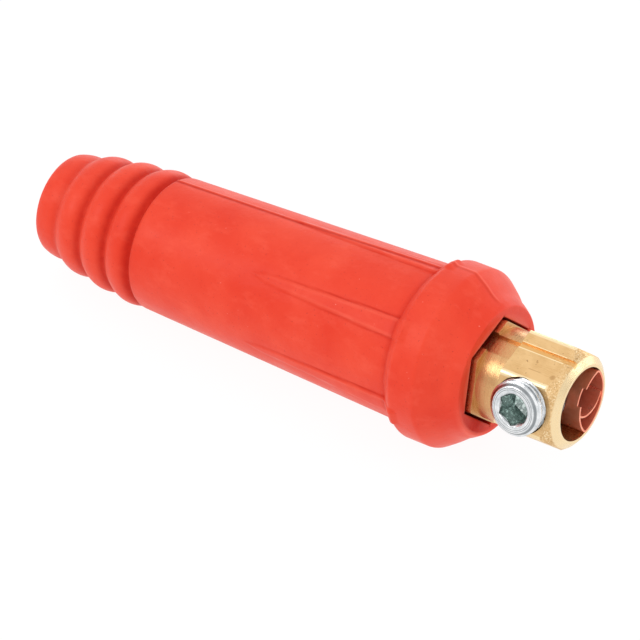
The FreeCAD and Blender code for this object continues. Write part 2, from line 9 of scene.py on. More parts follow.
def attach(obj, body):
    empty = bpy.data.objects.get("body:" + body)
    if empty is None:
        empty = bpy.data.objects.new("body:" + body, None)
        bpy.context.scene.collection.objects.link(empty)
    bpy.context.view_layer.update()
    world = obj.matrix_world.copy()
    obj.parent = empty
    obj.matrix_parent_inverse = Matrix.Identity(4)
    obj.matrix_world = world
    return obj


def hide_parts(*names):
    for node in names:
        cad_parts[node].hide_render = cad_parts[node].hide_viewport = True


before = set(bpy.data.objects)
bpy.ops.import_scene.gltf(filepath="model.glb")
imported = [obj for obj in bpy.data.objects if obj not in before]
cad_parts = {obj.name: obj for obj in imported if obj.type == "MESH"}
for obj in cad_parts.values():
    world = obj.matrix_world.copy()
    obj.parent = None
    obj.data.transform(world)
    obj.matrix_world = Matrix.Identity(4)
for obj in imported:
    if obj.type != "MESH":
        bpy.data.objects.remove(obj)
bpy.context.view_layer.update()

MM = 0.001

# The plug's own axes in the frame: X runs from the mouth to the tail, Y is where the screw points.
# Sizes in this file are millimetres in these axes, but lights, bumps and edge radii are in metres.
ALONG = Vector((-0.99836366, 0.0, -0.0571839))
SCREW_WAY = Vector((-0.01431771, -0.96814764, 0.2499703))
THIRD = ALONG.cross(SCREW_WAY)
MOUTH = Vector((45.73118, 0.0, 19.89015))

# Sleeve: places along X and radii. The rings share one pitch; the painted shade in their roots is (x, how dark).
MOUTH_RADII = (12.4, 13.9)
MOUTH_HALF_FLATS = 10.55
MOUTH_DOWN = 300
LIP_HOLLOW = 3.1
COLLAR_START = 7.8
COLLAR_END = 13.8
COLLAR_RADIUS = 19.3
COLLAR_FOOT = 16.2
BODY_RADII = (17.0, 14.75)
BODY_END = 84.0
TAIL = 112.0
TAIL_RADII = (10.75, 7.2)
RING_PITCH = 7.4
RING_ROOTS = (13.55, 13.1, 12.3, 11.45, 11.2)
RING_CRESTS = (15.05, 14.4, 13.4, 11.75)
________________
Exercise instructions » Copy out the data shown above without altering anything.

Task solution »
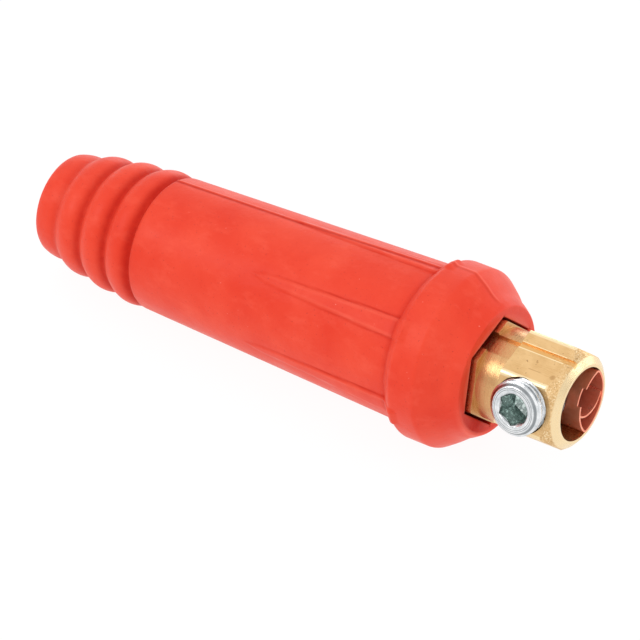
The FreeCAD and Blender code for this object continues. Write part 2, from line 9 of scene.py on. More parts follow.
def attach(obj, body):
    empty = bpy.data.objects.get("body:" + body)
    if empty is None:
        empty = bpy.data.objects.new("body:" + body, None)
        bpy.context.scene.collection.objects.link(empty)
    bpy.context.view_layer.update()
    world = obj.matrix_world.copy()
    obj.parent = empty
    obj.matrix_parent_inverse = Matrix.Identity(4)
    obj.matrix_world = world
    return obj


def hide_parts(*names):
    for node in names:
        cad_parts[node].hide_render = cad_parts[node].hide_viewport = True


before = set(bpy.data.objects)
bpy.ops.import_scene.gltf(filepath="model.glb")
imported = [obj for obj in bpy.data.objects if obj not in before]
cad_parts = {obj.name: obj for obj in imported if obj.type == "MESH"}
for obj in cad_parts.values():
    world = obj.matrix_world.copy()
    obj.parent = None
    obj.data.transform(world)
    obj.matrix_world = Matrix.Identity(4)
for obj in imported:
    if obj.type != "MESH":
        bpy.data.objects.remove(obj)
bpy.context.view_layer.update()

MM = 0.001

# The plug's own axes in the frame: X runs from the mouth to the tail, Y is where the screw points.
# Sizes in this file are millimetres in these axes, but lights, bumps and edge radii are in metres.
ALONG = Vector((-0.99836366, 0.0, -0.0571839))
SCREW_WAY = Vector((-0.01431771, -0.96814764, 0.2499703))
THIRD = ALONG.cross(SCREW_WAY)
MOUTH = Vector((45.73118, 0.0, 19.89015))

# Sleeve: places along X and radii. The rings share one pitch; the painted shade in their roots is (x, how dark).
MOUTH_RADII = (12.4, 13.9)
MOUTH_HALF_FLATS = 10.55
MOUTH_DOWN = 300
LIP_HOLLOW = 3.1
COLLAR_START = 7.8
COLLAR_END = 13.8
COLLAR_RADIUS = 19.3
COLLAR_FOOT = 16.2
BODY_RADII = (17.0, 14.75)
BODY_END = 84.0
TAIL = 112.0
TAIL_RADII = (10.75, 7.2)
RING_PITCH = 7.4
RING_ROOTS = (13.55, 13.1, 12.3, 11.45, 11.2)
RING_CRESTS = (15.05, 14.4, 13.4, 11.75)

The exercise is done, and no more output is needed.